Menurut penggunaan barang, impor barang konsumsi April 2018 adalah sebesar 1,51 miliar dolar AS. Nilai impor itu mengalami peningkatan 25,86 persen secara bulanan dan 38,01 persen secara tahunan. Kendati demikian, porsi konsumsi dari total impor hanya sebesar 9,39 persen.

Sementara itu, impor bahan baku atau penolong yang memiliki porsi sebesar 74,32 persen dari total impor mencapai 11,96 miliar dolar AS pada April 2018. Angka itu meningkat 10,73 persen secara bulanan dan 33 persen secara tahunan.

Impor barang modal mencapai 2,62 miliar dolar AS pada April 2018. Angka itu naik 6,59 persen secara bulanan dan 40,81 persen secara tahunan.

Nilai ekspor April 2018 mencapai 14,47 miliar dolar AS atau menurun sebesar 7,19 persen dibandingkan bulan sebelumnya. Sementara, jika dibandingkan dengan April 2017, terjadi peningkatan ekspor sebesar 9,01 persen. "Ke depannya kita berharap ekspor lebih bagus dan impor bisa kita tahan sehingga kembali surplus," ujar Suhariyanto.

photo
Alat berat dioperasikan untuk bongkar buat peti kemas di New Priok Container Terminal One (NPCT1), Jakarta Utara, Jumat (13/4).

Defisit perdagangan dengan Cina melebar

Sejalan dengan kondisi itu, BPS mencatat defisit neraca perdagangan Indonesia dengan Cina juga melebar. Sejak Januari hingga April 2018, defisit perdagangan dengan negara tirai bambu itu mencapai 5,76 miliar dolar AS. Defisit ini pun semakin lebar jika dibandingkan dengan periode yang sama tahun lalu sebesar 4 miliar dolar AS.

Impor nonmigas dari Cina mengalami peningkatan terbesar pada April dibandingkan bulan sebelumnya yakni sebesar 858,4 juta dolar AS. Secara kumulatif Januari hingga April 2018, impor barang asal Cina mendominasi struktur impor Indonesia dengan porsi 27,28 persen atau senilai 13,92 miliar dolar AS.

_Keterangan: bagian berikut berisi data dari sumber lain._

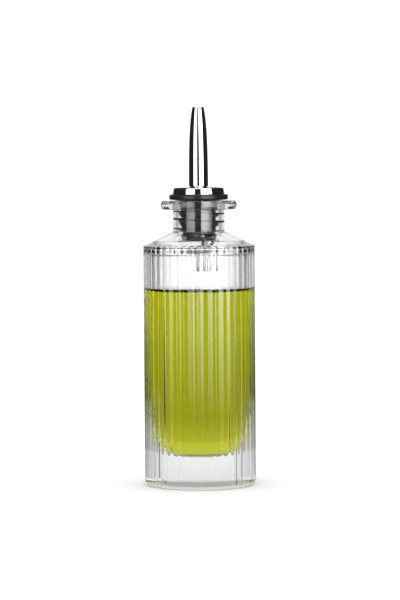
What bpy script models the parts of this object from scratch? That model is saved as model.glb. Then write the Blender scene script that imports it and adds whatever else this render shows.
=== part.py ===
"""Oil and vinegar bottle: ribbed glass bottle, oil, rubber stopper and steel pourer.

Units are metres, +Z is up, and the origin is the centre of the foot. Front is -Y.
"""

import math

import bmesh
import bpy
from mathutils import Matrix

# Points closer than this are one point
MERGE_DISTANCE = 0.000001
# Gap between pieces that touch in the real thing
GAP = 0.0003

# Bottle body: scooped flutes with a sharp rib between each two
BODY_RADIUS = 0.0253
FLUTE_COUNT = 44
FLUTE_DEPTH = 0.00042
FLUTE_TURN = math.radians(0.45)
RIB_SHARPNESS = 1.4
STEPS_PER_FLUTE = 4
FLUTE_FOOT_Z = 0.0012
ARCH_FOOT_Z = 0.1076
ARCH_TOP_Z = 0.1094
HEEL_RADIUS = 0.0019
FOOT_INNER_RADIUS = 0.0195
PUNT_DEPTH = 0.0008
PUNT_RADIUS = 0.0180
SHOULDER_Z = 0.1087
SHOULDER_EDGE_DROP = 0.0005
SHOULDER_EDGE_INSET = 0.0003
SMOOTH_INSET = 0.0016

# Shoulder, neck and collar
SHOULDER_SLOPE = 0.472
NECK_RADIUS = 0.01174
NECK_FILLET = 0.0007
COLLAR_RADIUS = 0.01737
COLLAR_BOTTOM_Z = 0.1252
COLLAR_TOP_Z = 0.12925
COLLAR_ROUNDING = 0.0007
BORE_RADIUS = 0.00925
MOUTH_CHAMFER = 0.0004

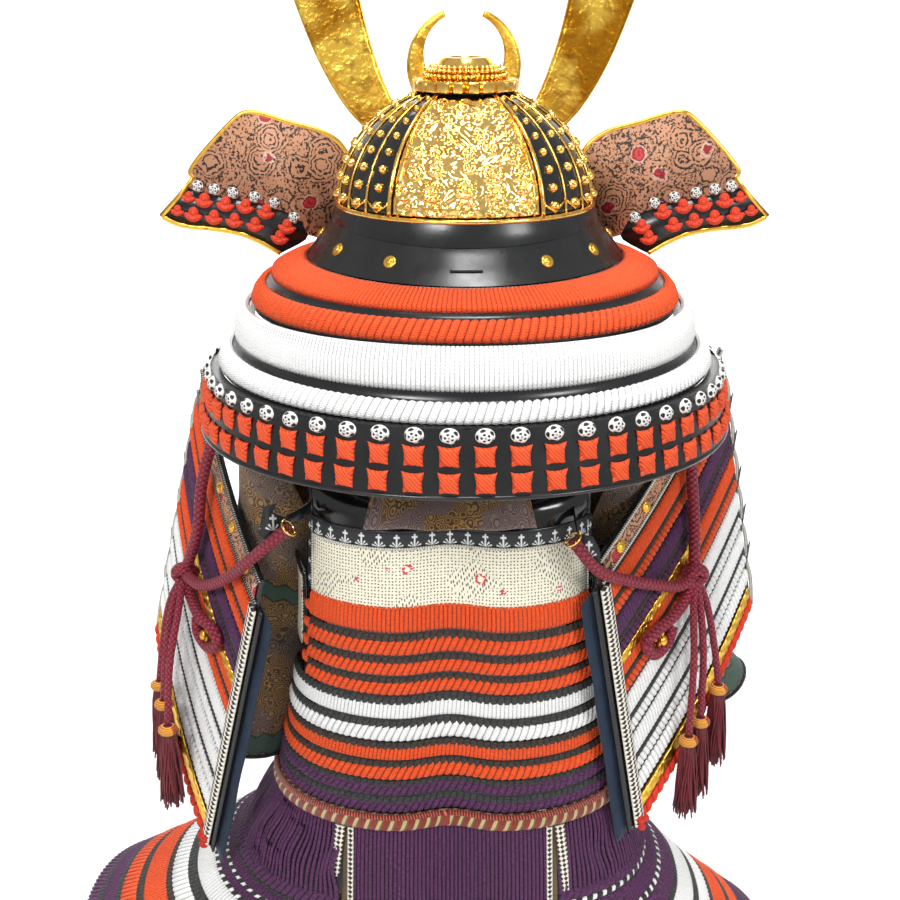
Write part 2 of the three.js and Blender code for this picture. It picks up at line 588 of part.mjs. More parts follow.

Pelebaran defisit neraca dagang dengan Cina juga tercermin oleh penurunan ekspor nonmigas Indonesia. Pada April 2018, jika dibandingkan dengan bulan sebelumnya, ekspor ke Cina turun sebesar 537 juta dolar AS.

Penurunan ekspor itu yang terbesar dibandingkan ekspor ke negara lain. Kendati demikian, Cina masih menjadi destinasi utama ekspor Januari hingga April dengan nilai sebesar 8,16 miliar dolar AS atau 15,24 persen dari total keseluruhan.

Suhariyanto menyatakan, penurunan ekspor ke Cina disebabkan situasi perdagangan dunia yang masih bergejolak. "Situasi perdagangan dunia masih tidak menentu. Ada kecenderungan Cina menahan produksi makanya ekspor Indonesia agak tertahan," kata dia.

photo
Petugas menunjukkan uang dolar Amerika Serikat di gerai penukaran mata uang asing Ayu Masagung di Jakarta, Selasa (24/4). Nilai tukar rupiah terhadap dolar AS pada perdagangan Selasa (24/4), melemah hingga menyentuh level Rp13.900 per dolar AS.

Ekonomi tak Sehat

Ekonom Indef, Bhima Yudhistira, mengatakan defisit perdagangan yang dialami Indonesia merupakan defisit terparah sejak 2014. Berdasarkan data Bank Indonesia (BI), defisit neraca perdagangan pada April 2014 mencapai 1,96 miliar dolar AS.

"Transaksi berjalan juga defisit -2,3 persen terhadap Produk Domestik Bruto (PDB), pertumbuhan ekonomi stagnan di 5 persen, konsumsi rumah tangga juga stagnan di 4,95 persen. Ini menunjukan ekonomi tidak sehat," ujar Bhima kepada Republika.co.id, Rabu (16/5).

Defisit neraca perdagangan membengkak terutama disebabkan karena impor migas sepanjang Januari-April 2018 menjadi 9 miliar dolar AS, lebih tinggi 700 juta dolar AS dibandingkan periode yang sama tahun lalu (year on year/yoy). Impor migas tumbuh 40,8 persen (yoy) terkait efek kenaikan harga minyak mentah dunia.

Sedangkan impor bahan baku dan impor barang modal yang naik, kata Bhima, lebih disebabkan oleh kebutuhan proyek infrastruktur pemerintah bukan karena kebutuhan industri manufaktur. "Infrastruktur itu juga bukan dari investasi kan, tapi utang. Ini sebenarnya tidak sehat," kata Bhima.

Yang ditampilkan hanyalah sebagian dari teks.